As if this weren’t enough pressure, the personal statement is also a horribly subjective bit of writing.  There is absolutely no way to tell what program director x or application reading committee y is going to be looking for in a stellar personal statement.  I could think it was perfect and they could disagree with me.  My mentors here at Rutgers could tell me it’s awful, and the reading committee could absolutely love it.  In a way, it’s like preparing for a test when you aren’t sure what subject you are going to be tested on.  With only a vague notion of what any given program is looking to take from this little piece of writing that suddenly means everything, how’s a girl supposed to cope?
Maybe as a result of the pressure, I find myself freezing whenever I think about my PS.  The worst part is that having a working draft isn’t helping.  Usually by the time I’ve cranked out draft one of any piece of writing, I’m at least ready to tackle it to the ground and beat it into submission with a red pen.  This is so different.  It’s like a part of me.  It’s… delicate.  Fragile.  There is absolutely no way to be subjective about this writing.  I can’t self-flagellate with a red pen.

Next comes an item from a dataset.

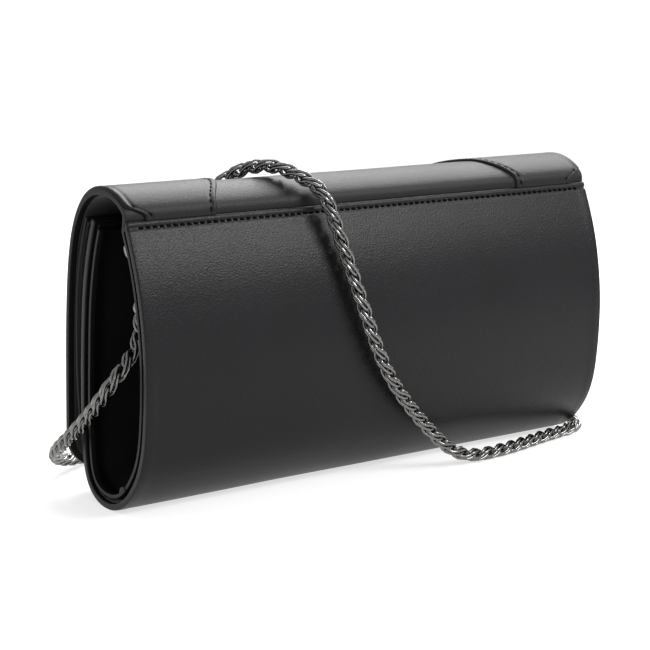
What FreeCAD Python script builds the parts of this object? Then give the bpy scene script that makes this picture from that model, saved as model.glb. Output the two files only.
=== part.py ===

The clock is ticking and with everything else going on in my life, the sooner I can get application number one off my desk (Brown, due December 15th), the better.  I can’t believe that I’m being held up by two little pieces of paper.  Not even paper!  Pixels!  I’m being held up by a hodgepodge of pixels!
My consolation is that everyone I know who is going through, has been through, or is thinking about going through this process (or one like it) feels exactly the same way.  I’m not alone in this crazy world of  personal prose for the propagation of potential professional philanthropy.  Somehow, that seems cold comfort.  That’s the thing about a nemesis: no matter how many people are on your team, you always have to face him alone.